* start Extracted records *
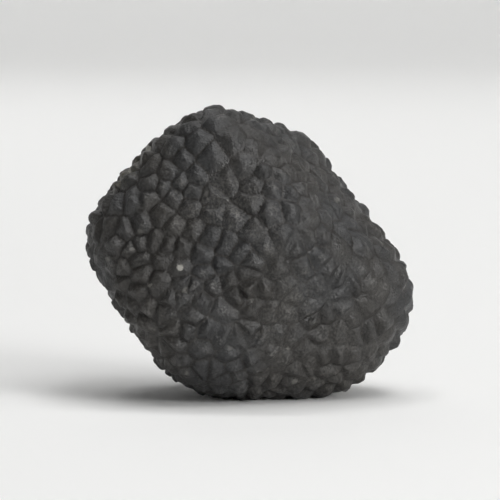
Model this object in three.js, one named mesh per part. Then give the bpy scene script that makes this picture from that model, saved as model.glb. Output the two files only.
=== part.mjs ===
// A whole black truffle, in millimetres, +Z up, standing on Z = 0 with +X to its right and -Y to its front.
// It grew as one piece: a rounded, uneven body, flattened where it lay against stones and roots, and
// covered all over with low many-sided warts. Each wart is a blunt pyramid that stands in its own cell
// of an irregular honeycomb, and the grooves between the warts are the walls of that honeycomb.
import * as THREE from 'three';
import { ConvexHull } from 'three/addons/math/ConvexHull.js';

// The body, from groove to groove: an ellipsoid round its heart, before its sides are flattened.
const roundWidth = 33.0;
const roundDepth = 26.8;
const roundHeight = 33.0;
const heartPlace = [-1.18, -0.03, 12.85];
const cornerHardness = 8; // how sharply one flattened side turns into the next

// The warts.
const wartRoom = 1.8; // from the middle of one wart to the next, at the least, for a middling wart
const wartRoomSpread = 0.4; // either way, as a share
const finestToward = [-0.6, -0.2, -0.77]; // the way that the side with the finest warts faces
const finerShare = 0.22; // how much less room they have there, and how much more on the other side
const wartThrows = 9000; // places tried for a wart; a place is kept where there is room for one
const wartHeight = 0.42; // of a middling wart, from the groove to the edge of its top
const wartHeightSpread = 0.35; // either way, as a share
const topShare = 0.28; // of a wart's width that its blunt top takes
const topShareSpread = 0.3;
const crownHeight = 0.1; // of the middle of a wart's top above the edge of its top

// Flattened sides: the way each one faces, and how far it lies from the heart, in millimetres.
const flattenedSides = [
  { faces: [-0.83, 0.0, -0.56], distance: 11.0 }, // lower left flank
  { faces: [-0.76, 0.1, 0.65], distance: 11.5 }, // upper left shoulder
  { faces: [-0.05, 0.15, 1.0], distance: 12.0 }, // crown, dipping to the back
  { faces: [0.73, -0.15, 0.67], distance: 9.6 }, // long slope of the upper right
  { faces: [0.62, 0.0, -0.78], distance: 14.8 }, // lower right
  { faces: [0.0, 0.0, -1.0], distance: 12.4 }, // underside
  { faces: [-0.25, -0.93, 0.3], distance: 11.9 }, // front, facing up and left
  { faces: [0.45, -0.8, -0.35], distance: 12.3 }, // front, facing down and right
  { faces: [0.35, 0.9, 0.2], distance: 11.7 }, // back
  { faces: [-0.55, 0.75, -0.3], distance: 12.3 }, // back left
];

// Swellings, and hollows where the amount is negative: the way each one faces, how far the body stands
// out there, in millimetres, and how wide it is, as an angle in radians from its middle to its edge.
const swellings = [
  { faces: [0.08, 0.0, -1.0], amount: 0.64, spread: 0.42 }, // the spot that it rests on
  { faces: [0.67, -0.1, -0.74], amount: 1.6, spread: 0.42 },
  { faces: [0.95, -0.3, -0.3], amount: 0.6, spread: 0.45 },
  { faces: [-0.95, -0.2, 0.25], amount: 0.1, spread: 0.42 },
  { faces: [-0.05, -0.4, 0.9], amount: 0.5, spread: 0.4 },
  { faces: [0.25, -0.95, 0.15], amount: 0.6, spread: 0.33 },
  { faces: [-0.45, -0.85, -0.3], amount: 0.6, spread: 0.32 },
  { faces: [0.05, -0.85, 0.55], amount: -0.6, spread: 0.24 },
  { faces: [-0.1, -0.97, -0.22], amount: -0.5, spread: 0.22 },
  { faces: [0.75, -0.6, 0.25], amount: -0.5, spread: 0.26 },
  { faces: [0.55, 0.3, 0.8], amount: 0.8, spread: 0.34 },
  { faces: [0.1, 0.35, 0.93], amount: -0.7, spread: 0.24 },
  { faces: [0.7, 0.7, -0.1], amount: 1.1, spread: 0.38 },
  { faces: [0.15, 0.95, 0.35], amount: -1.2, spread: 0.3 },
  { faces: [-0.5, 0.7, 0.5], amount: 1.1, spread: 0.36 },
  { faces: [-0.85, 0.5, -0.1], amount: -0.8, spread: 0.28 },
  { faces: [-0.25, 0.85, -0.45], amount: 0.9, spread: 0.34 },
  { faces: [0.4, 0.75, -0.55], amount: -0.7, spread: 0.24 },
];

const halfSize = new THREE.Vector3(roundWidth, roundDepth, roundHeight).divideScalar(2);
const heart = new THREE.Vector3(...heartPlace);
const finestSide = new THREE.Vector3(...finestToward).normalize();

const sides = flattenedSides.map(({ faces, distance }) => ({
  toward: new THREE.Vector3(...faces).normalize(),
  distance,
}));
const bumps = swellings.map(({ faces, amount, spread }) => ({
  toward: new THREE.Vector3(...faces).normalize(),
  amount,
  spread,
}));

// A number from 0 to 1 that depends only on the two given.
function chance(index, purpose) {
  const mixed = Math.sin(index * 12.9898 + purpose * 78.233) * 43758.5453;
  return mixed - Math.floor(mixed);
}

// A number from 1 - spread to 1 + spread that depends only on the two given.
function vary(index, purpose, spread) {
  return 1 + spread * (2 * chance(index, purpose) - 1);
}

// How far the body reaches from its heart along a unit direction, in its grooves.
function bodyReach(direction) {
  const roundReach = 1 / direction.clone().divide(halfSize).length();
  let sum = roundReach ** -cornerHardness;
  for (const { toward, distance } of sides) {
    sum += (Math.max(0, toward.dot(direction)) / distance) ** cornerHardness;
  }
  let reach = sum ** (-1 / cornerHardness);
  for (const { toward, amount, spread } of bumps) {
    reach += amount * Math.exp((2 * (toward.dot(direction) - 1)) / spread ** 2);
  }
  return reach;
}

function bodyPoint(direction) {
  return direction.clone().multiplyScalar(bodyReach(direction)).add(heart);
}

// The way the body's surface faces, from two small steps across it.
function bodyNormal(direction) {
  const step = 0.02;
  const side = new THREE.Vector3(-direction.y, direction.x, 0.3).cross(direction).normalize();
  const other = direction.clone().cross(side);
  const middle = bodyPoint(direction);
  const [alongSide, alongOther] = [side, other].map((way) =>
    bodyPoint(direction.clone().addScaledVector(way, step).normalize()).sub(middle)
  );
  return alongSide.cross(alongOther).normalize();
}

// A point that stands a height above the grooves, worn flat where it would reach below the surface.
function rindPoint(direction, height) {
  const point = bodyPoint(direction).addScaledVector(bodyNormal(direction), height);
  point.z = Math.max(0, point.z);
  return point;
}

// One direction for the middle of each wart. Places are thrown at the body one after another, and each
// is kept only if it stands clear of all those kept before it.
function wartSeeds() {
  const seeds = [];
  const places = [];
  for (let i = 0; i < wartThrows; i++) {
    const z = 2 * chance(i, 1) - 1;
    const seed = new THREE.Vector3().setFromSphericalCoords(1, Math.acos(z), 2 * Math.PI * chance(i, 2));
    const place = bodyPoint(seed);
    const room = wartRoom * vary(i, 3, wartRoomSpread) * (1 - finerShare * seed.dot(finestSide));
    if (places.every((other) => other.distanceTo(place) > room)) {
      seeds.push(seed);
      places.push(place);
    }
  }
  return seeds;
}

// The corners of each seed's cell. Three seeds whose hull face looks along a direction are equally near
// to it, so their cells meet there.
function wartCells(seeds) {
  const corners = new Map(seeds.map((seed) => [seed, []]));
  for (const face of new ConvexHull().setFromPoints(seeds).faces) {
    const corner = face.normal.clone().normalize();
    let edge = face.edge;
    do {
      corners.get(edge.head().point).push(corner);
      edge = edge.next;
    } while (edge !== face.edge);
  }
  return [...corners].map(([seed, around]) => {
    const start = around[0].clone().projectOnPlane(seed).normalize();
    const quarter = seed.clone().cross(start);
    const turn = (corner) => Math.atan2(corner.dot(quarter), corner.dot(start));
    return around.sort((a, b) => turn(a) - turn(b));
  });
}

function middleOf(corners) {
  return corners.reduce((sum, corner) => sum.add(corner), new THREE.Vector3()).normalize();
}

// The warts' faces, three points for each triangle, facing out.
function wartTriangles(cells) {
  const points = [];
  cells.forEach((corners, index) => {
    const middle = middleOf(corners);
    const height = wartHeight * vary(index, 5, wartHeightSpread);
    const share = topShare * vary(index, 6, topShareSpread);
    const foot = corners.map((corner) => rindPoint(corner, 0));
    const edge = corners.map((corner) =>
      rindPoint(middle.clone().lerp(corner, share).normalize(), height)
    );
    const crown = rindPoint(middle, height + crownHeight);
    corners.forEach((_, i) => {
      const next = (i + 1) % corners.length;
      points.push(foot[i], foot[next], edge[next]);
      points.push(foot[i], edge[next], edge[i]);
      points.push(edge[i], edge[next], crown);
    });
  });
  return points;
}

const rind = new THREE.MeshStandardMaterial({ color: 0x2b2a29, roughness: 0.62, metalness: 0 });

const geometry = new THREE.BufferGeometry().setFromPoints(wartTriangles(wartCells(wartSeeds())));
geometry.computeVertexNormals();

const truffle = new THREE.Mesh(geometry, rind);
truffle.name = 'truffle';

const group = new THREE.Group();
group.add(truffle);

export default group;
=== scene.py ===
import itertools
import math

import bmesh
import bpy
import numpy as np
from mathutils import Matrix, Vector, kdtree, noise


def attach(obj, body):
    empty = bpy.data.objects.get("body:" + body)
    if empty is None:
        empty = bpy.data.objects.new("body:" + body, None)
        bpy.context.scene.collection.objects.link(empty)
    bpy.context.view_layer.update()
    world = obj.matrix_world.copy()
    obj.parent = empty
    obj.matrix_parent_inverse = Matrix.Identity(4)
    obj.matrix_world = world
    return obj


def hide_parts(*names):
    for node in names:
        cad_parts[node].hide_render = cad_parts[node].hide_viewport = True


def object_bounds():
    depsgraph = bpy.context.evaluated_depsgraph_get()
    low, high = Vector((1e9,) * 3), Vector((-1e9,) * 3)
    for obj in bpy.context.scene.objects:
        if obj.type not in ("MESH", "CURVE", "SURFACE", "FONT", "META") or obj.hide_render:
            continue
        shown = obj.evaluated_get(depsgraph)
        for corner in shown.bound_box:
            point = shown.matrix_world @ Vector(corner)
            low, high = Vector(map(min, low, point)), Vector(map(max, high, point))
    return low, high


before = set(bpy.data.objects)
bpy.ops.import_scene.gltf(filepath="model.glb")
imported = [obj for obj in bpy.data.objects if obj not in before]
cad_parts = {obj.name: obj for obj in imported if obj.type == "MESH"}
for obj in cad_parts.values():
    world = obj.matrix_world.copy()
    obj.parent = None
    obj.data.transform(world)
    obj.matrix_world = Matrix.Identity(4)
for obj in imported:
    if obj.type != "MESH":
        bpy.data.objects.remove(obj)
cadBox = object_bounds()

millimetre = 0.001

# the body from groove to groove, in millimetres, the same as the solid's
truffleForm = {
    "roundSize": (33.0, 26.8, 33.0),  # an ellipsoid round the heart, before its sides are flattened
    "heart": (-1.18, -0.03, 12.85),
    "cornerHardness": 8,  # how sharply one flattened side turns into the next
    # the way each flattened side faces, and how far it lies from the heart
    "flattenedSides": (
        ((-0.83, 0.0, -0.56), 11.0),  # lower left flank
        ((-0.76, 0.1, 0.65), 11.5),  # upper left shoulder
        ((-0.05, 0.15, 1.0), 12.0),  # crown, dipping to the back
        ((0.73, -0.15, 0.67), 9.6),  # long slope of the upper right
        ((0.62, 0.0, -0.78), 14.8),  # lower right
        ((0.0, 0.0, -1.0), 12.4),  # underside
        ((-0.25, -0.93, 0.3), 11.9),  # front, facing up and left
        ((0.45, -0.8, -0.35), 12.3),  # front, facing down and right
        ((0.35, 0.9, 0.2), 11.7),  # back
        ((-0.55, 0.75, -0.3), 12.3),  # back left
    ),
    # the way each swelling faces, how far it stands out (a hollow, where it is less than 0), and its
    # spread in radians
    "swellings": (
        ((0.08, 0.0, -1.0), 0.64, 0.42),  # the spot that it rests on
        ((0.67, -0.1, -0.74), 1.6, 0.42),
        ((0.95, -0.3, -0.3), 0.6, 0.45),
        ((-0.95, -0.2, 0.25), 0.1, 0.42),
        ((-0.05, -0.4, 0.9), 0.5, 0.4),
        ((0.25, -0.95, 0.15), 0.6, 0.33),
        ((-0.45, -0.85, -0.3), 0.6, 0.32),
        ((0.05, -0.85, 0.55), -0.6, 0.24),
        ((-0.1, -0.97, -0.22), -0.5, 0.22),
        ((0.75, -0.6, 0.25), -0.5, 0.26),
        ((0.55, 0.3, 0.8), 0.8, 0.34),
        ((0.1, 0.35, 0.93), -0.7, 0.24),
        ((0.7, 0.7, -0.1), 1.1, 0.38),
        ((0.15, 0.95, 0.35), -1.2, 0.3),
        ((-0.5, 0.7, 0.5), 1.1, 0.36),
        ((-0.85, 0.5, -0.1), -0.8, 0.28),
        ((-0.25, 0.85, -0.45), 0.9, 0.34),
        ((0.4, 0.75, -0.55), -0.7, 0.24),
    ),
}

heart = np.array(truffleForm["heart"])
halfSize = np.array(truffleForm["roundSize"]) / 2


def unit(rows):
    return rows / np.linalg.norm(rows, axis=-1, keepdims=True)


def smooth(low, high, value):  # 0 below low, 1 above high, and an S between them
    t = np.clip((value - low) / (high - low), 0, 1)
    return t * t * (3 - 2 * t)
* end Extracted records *
* start Extracted records *
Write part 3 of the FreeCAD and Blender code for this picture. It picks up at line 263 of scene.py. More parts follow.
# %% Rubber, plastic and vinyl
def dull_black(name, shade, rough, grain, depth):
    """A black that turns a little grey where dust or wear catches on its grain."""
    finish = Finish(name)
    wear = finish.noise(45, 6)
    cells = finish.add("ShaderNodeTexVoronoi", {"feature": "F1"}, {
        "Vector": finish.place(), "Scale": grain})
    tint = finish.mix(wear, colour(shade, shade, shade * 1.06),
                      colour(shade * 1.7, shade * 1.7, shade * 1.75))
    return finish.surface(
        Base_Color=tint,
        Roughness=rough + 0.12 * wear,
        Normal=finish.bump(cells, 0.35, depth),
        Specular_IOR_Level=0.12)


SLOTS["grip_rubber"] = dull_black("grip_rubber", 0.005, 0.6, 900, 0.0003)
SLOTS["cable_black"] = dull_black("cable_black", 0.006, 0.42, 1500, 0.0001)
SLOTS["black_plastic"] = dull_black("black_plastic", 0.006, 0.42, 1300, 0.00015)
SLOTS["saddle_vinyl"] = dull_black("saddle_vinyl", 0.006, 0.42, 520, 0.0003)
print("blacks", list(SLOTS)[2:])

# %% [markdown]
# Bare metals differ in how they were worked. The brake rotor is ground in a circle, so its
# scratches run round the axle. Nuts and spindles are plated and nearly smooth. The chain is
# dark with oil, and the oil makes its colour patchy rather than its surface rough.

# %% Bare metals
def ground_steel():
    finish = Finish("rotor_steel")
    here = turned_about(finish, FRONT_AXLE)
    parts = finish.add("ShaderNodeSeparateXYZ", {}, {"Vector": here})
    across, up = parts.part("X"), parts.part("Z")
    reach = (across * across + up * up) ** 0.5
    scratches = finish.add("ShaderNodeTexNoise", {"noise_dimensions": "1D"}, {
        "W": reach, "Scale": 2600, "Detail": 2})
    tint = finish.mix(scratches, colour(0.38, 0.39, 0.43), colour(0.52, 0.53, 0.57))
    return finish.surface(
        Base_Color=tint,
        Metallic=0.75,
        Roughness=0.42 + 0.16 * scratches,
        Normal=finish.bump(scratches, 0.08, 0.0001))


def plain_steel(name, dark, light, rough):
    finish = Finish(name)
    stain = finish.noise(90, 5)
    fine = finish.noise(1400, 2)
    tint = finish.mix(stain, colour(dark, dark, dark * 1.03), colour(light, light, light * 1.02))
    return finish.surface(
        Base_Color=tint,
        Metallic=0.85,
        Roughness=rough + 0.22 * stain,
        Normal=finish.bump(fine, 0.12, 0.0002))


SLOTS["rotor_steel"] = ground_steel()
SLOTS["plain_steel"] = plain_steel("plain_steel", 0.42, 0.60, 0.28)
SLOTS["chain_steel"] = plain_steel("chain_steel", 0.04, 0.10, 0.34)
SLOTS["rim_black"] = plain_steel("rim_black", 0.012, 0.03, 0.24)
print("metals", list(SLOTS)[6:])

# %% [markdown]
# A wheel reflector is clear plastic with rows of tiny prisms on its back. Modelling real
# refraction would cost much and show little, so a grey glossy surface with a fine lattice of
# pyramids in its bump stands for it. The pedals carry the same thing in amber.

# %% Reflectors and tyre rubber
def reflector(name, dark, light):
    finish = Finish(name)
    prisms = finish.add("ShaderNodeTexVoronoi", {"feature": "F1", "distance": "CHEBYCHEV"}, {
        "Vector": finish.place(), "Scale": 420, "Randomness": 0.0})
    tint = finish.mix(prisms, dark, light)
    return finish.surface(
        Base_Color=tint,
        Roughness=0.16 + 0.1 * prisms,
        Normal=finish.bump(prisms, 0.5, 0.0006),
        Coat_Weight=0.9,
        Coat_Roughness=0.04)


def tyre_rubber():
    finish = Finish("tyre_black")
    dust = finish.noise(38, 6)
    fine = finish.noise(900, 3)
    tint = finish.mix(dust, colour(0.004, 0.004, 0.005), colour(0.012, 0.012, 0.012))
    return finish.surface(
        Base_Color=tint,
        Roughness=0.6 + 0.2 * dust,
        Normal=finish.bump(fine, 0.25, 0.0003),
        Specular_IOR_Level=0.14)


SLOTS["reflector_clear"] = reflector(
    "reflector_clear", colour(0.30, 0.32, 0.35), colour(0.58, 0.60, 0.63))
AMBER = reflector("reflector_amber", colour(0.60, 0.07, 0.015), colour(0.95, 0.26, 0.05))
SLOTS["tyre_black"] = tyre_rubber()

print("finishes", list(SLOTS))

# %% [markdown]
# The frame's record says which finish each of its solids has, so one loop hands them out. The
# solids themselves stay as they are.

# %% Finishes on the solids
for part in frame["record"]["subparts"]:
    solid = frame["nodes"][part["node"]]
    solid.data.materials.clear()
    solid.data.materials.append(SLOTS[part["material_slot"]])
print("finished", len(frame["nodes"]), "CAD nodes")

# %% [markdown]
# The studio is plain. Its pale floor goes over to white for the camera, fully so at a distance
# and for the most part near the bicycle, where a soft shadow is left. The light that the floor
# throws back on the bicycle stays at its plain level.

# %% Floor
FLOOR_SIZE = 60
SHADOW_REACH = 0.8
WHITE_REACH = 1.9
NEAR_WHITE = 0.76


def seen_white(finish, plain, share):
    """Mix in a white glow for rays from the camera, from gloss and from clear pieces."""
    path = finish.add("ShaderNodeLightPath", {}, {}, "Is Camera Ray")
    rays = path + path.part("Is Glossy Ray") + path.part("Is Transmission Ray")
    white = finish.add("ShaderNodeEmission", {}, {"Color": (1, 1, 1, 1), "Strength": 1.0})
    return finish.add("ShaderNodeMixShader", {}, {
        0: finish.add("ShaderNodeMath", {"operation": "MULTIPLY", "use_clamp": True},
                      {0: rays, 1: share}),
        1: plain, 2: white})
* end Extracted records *
* start Extracted records *
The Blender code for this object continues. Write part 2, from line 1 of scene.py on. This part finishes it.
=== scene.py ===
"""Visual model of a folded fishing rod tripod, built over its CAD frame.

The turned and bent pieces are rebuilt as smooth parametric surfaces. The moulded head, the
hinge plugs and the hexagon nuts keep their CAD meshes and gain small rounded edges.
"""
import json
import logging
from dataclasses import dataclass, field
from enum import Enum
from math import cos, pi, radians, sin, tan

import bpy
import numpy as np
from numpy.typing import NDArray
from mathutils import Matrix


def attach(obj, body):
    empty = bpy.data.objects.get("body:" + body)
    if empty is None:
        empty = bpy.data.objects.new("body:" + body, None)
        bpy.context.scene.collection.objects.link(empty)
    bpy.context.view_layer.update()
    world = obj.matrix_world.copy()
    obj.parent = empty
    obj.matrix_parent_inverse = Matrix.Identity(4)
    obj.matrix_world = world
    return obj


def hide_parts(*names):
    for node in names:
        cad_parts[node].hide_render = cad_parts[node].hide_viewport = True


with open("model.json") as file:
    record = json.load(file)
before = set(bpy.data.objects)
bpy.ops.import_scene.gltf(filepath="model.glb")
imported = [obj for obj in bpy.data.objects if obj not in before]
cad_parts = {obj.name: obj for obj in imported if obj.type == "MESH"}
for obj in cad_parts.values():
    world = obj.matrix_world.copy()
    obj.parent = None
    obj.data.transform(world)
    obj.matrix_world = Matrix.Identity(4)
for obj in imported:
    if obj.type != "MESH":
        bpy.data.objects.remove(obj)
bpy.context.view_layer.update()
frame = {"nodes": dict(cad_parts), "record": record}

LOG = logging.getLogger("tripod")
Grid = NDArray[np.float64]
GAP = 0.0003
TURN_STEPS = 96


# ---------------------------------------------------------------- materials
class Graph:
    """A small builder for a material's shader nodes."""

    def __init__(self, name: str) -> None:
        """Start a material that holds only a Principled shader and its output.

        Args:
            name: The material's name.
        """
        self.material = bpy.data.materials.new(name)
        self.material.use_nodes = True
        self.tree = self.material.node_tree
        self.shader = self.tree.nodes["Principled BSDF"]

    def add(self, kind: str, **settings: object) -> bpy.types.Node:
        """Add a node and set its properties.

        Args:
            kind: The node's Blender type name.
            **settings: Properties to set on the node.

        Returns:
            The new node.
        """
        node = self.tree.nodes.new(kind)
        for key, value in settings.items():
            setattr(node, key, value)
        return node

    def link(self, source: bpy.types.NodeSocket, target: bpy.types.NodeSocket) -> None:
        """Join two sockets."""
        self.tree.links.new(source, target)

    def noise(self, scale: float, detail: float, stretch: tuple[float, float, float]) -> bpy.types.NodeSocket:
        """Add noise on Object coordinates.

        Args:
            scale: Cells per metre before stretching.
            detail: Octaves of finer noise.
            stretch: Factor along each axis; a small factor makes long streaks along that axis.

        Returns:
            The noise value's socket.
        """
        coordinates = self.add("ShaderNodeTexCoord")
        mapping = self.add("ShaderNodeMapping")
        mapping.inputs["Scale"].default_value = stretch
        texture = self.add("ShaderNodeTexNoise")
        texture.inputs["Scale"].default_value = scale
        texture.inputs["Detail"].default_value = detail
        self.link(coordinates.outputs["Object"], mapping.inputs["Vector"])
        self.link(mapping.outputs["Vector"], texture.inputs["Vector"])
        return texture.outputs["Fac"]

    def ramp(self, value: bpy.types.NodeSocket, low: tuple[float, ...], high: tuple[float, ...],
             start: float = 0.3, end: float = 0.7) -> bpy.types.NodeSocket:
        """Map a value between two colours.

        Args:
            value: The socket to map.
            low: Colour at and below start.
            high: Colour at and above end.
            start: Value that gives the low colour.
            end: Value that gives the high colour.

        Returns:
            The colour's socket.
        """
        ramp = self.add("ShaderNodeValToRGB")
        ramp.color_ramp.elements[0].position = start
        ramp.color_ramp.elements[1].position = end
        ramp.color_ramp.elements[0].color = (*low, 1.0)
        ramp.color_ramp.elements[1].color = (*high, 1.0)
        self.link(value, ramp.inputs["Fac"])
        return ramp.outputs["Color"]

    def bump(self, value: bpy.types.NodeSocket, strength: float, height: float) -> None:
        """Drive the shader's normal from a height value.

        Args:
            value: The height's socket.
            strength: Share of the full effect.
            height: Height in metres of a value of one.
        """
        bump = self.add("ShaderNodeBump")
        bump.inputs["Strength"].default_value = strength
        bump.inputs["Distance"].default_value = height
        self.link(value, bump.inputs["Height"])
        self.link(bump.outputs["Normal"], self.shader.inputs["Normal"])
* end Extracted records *
• [Work to complete]: From the entries above, copy each line holding "mathutils".

• [Response to this exercise]:
from mathutils import Matrix, Vector, kdtree, noise
from mathutils import Matrix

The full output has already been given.